[PR] SimMMDG
SimMMDG: A Simple and Effective Framework for Multi-modal Domain Generalization [link]
Summary:
This paper addresses the challenge of domain generalization in multimodal settings, aiming to enable models to perform robustly on unseen domains and distributions. To achieve this, the authors propose a framework that splits features into modality-specific and modality-shared components. The method encourages the model to align modality-shared features from different modalities and source domains that share the same label, bringing them close together in the embedding space. Simultaneously, it enforces modality-specific features to be as distinct as possible from the shared features, promoting the preservation of unique information from each modality.

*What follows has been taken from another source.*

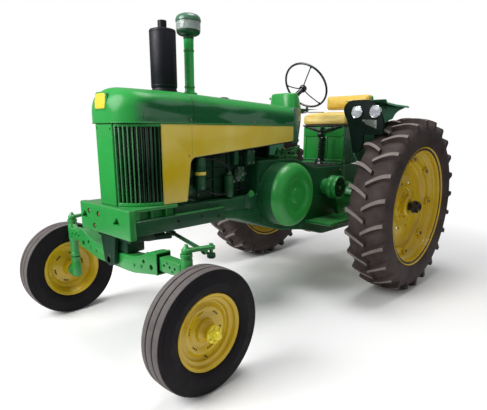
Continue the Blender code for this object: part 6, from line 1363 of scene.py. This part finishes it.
def axle_housing(word, side):
    """Tapering cast housing with a bolted flange, a bearing ring at its end and ribs along it."""
    line = tenths(0, 2392, 1620, 2392, 1648, 2430, 1648, 2720, 1600, 2786, 1420, 2800, 1280, 2900, 1235, 3100,
        800, 5350, 780, 5450, 850, 5490, 860, 5530, 860, 5780, 830, 5845, 720, 5895, 400, 5898, 400, 5500,
        395, 3950, 0, 3950)
    body = turned(line, (0, 0, 0.736), LEFT, 72)
    ribs = []
    for number in range(6):
        rib = slab(tenths(2780, 1180, 5000, 800, 5300, 790, 5300, 880, 5000, 940, 2780, 1480), -0.005, 0.005,
            0.002)
        ribs.append(spun(rib, tau * (number + 0.5) / 6, (0, 0, REAR_AXLE.z), "X"))
    heads = bolts(ring_places((0.278, 0, 0.736), 0.152, 12, 0, 0.26), LEFT, 0.0095, 0.008)
    small = bolts(ring_places((0.584, 0, 0.736), 0.0765, 6, 0, 0.1), LEFT, 0.0055, 0.0045, 0.001)
    shapes = [body] + ribs + [heads, small]
    fitted(f"housing_{word}", shapes, ["green_casting"] * 7 + ["bar_green"] * 2,
        replaces=f"axle_housing_{word}", sharp=38, side=side)


# Stacks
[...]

Additionally, the framework introduces a cross-modal translation module, which not only aligns information across modalities but also enables the reconstruction or prediction of one modality’s features from another, further enhancing generalization and robustness to missing modalities.
Relation to prior work
This research area aims to equip models with domain generalization capabilities. To achieve this, prior work has primarily focused on three directions: data manipulation, representation learning, and learning strategies. Data manipulation techniques augment the diversity of training data, enabling models to learn from a broader range of domains and distributions. Representation learning approaches seek to extract domain-invariant features, allowing models to leverage stable knowledge across different modalities. Additionally, many previous studies have concentrated on projecting multimodal information into a shared embedding space. However, this strategy often overlooks fine-grained modality-specific information, as it tends to preserve only the modality-shared features, potentially limiting the model’s ability to capture unique details from each modality.
Strengths
- Loss function design. A strength of this paper is the design of multi-modal supervised contrastive learning specifically for modality-shared features. This loss function encourages the model to bring embeddings of samples with the same class label close together, while pushing those of different classes further apart in the shared feature space. However, simply aligning modality-shared features and separating modality-specific features is not sufficient for optimal generalization. To address this limitation, the authors introduce a cross-modal translation module, which exploits implicit relationships captured by modality-specific features. This module enables the reconstruction or prediction of features in one modality from another, thereby enhancing the model’s ability to leverage complementary information and improving robustness to missing modalities.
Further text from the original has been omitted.